Andrew Rumsey playing "Perhaps Tomorrow" by Sally Greenaway on his V-harp. Photo: Peter Hislop

Rumsey’s performance, was gentle and reflective, playing respectful single note phrases that evoked an air of contemplation and heartfelt thought amongst listeners.

Macourt joined Rumsey, still playing his V-harp for the second piece, “Dawn of Evening” which evoked images of dusk, the birds bedding down for the night and nocturnal animals awakening, in its gentle, reflective and very moving imagery.

“Blue Silence” by Elena Kats-Chernin was a fascination in that she composed it to allow her child, who suffers from schizophrenia, to hear beautiful live music in the morning, before the disturbing inner voices in his head take over for the day.

In a way, one felt it was a kind of therapy she had devised so the boy could experience the beauty and wonder of real sounds - live music - to help him start his day in the most pleasant way possible.
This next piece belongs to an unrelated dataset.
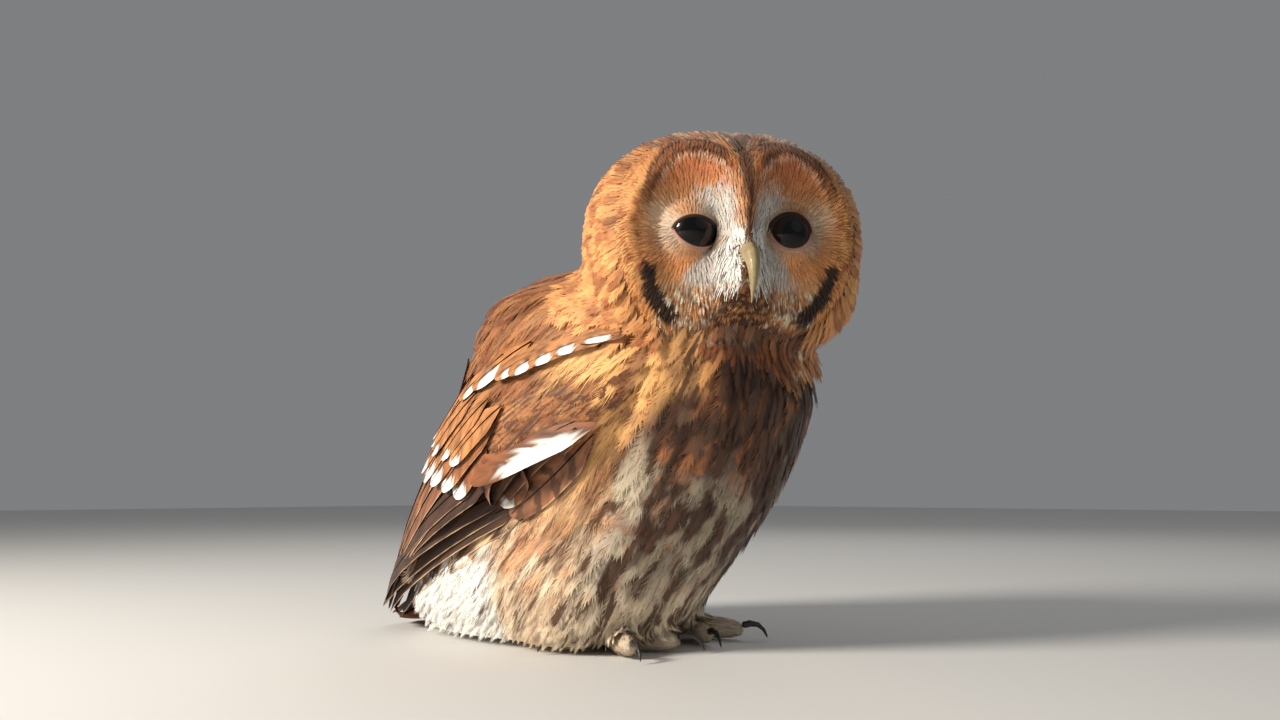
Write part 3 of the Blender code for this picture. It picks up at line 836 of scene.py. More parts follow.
def near_line(across, up, start, end):
    """Distance from a straight line between two places."""
    start, end = np.array(start), np.array(end)
    run = end - start
    share = np.clip(((across - start[0]) * run[0] + (up - start[1]) * run[1]) / (run @ run), 0, 1)
    return np.hypot(across - start[0] - share * run[0], up - start[1] - share * run[1])


def head_tone(points):
    """The ground colour of the head at each point."""
    across, ahead, up = in_head(points)
    side = np.abs(across)
    ring = np.hypot((side - ARC_MIDDLE[0]) / ARC_HALF[0], (up - ARC_MIDDLE[1]) / ARC_HALF[1])
    front = rise(ahead, 6, 20)
    fine = mottle(points, 2.2 * MM, 1)
    coarse = mottle(points, 9.0 * MM, 2)
    middling = mottle(points, 4.5 * MM, 8)
    # Crown, nape and cheeks outside the disc.
    crown = layered(
        ORANGE * 0.95,
        (RUFOUS * 0.75, rise(coarse + fine * 0.7, -0.3, 0.3)),
        (CREAM * 0.9, rise(fine + middling * 0.3, 0.35, 0.65) * rise(up, 34, 44) * 0.6),
    )
    cheek = layered(
        CHEEK * 0.88,
        (GOLD * 0.90, rise(coarse, 0.0, 0.6)),
        (RUFOUS * 0.95, rise(middling + coarse * 0.4, 0.0, 0.45) * 0.90),
    )
    # The disc, from rufous above to buff round the eye and orange below it.
    disc = layered(
        BUFF * 0.98,
        (ORANGE, rise(side, 29, 38) * 0.8),
        (ORANGE * 1.15, hill(up, -9, 9) * rise(side, 13, 21) * 0.85),
        (CREAM, hill(up, 13, 6) * rise(side, 24, 30) * rise(side, 42, 36) * 0.55),
        (ASH * 1.3, rise(np.hypot(side - EYE_SIDE, (up - EYE_UP) * 1.1), 18, 10) * 0.45),
        (ORANGE * 1.05, hill(side, 24, 5) * hill(up, 14.5, 3.0) * 0.8),
        (ORANGE * 1.5, hill(side, 21, 8) * hill(up, -8, 6) * 0.9),
        (ASH * 0.9, hill(side, 31, 4) * hill(up, 4, 5) * 0.55),
        (ORANGE * 0.95, rise(up + fine * 1.5, 15, 23) * 0.9),
        (DISC_RED * 1.15, rise(up + fine * 2.0, 19, 32)),
    )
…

Perhaps this could lead to an improvement in his condition.

Kenneth Lampl’s “Mirrored from Far Away” was composed especially for cellist David Pereira and although he was unavailable to play it, the transposition to violin still sounded very beautiful, the two artists dedicating their performance to the late Mrs Pereira.

Composer Kim Cunio, also current head on the ANU School of Music, premiered “Hymn for the Fires”, a piece for solo piano, in which Rumsey gently played in a reflective, moving and calming style, paying tribute to those who lost there homes, businesses and in some cases, their lives, in several of Australia’s recent bushfire disasters, attempting to capture the emptiness and vastness of nothingness and the massive eerie spaces where towns and forests once stood.

With the presence of violinist Macourt, the two artists decided to add a couple of violin and piano concert favourites to finish the program.

“Meditation” by Jules Massenet is a perennial violin masterpiece, often heard in recordings by such greats as Yehudi Menuhin, Jascha Heifetz Isaac Stern, Anne Sophie Mutter, David Oistrakh and countless others, often as an encore.

In this, I felt the two artists failed to capture the intense romanticism and passion that the piece requires. More rubato, emotion, feeling and dynamics would have helped.

Finishing with “Czardas” by Vittorio Monti, the piece, whist not blemish-free, captured the passionate and lively style required, also revealing the Gypsy care-free-abandon manner of playing which suits it so well.

After a frantic week of re-preparation, Andrew Rumsey and Lucy Macourt pulled of a stylish and excellently played large program of material of great variety, paying homage to many great composers, while also respectively remembering the sadness, loss and grief which brought about this sudden change of program.